Adrienne Appell: Toy Fair New York has always aspired to evolve right alongside kids’ interests and habits and grow in its offerings to meet the needs of all those attending. As licensing continues to make up a large part of the toy business— representing about 30 percent of total U.S. toy sales – the show has over the years offered educational programming to help toymakers who want to get in on the licensing game, and these seminars continue to evolve as the landscape of kids’ entertainment, social media, and pop culture fandom evolve and impact the overall health of the industry.
Toy Fair exhibitors continue to utilize the global reach of Toy Fair to make deals around new properties and family content creators are attending the show in greater numbers as they seek new business relationships that will bring their digital-first brands to life. Toy Fair 2019 welcomed more than 100 YouTubers and bloggers, and these numbers are expected to grow in 2020 as influential Instagrammers are added to the mix.
PREVIEWSworld: Action figures, for example, are popular with kids and also with adult collectors. What growth do you see in the toy collector market?
Adrienne Appell: Collectibles for all ages continue to perform well thanks to new innovations in unboxing and classic/nostalgic brands targeted to older collectors. And with kids and adults now consuming content from so many platforms – from traditional TV and movies to streaming platforms and social media – new properties are constantly being added to the mix and helping to drive the selection and popularity of collectibles.
PREVIEWSworld: Finally, is there one toy you had as a kid that you wish would be released again?
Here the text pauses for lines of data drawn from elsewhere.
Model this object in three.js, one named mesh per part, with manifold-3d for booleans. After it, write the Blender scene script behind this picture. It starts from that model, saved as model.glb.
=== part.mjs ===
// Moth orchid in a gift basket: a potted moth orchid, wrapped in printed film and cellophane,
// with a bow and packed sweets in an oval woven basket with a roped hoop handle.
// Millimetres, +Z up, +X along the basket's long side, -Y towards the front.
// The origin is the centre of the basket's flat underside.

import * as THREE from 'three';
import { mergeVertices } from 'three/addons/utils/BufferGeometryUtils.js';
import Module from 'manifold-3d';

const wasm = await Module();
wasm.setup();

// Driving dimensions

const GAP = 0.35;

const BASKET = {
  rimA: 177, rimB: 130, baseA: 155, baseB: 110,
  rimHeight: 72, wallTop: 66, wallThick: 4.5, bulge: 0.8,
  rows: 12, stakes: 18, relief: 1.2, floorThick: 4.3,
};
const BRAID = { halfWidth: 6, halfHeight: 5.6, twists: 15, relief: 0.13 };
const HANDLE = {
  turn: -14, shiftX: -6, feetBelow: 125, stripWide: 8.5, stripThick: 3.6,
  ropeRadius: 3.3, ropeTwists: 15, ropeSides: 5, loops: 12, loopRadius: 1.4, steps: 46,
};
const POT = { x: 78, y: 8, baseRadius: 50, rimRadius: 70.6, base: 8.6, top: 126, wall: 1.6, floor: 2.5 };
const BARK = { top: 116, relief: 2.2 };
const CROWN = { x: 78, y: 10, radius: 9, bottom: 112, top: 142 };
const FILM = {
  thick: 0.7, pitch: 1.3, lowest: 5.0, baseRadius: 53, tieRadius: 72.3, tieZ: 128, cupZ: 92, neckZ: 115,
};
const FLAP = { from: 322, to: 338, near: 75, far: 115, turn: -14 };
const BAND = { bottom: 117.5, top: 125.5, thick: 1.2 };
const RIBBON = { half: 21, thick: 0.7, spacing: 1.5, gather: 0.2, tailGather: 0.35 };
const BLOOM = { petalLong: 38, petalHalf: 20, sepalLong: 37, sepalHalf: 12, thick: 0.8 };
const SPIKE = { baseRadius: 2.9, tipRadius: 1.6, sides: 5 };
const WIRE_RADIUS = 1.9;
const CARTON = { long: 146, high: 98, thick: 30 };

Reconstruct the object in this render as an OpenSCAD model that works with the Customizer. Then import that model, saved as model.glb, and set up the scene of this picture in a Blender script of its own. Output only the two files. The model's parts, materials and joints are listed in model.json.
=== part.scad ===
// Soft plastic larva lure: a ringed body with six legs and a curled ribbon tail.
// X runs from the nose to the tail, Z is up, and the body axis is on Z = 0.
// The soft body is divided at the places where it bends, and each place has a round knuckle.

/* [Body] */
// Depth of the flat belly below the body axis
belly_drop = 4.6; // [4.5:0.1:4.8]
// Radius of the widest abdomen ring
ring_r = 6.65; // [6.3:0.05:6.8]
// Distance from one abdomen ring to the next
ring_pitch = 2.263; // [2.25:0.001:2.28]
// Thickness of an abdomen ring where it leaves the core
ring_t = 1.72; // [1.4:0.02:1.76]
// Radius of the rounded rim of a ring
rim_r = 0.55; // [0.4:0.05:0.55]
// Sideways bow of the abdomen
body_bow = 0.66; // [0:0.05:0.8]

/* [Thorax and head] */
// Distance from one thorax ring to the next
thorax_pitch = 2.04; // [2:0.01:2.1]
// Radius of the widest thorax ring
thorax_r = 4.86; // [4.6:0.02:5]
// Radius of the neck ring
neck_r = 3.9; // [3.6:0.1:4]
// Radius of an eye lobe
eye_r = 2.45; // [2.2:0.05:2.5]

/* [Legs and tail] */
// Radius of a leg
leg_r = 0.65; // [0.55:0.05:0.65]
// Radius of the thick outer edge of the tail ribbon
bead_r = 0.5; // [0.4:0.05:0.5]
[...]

Adrienne Appell: Every year I get excited when they re-release a toy I loved as a kid! And I’m having a lot of fun buying them for my kids now, who are 4 and 6. Just this past Christmas one of the favorite gifts under the tree was the Speak & Spell, with the same voice I remember. It’s nice to see that even with technology and how far toys have come, some of the classics are still captivating today’s kids.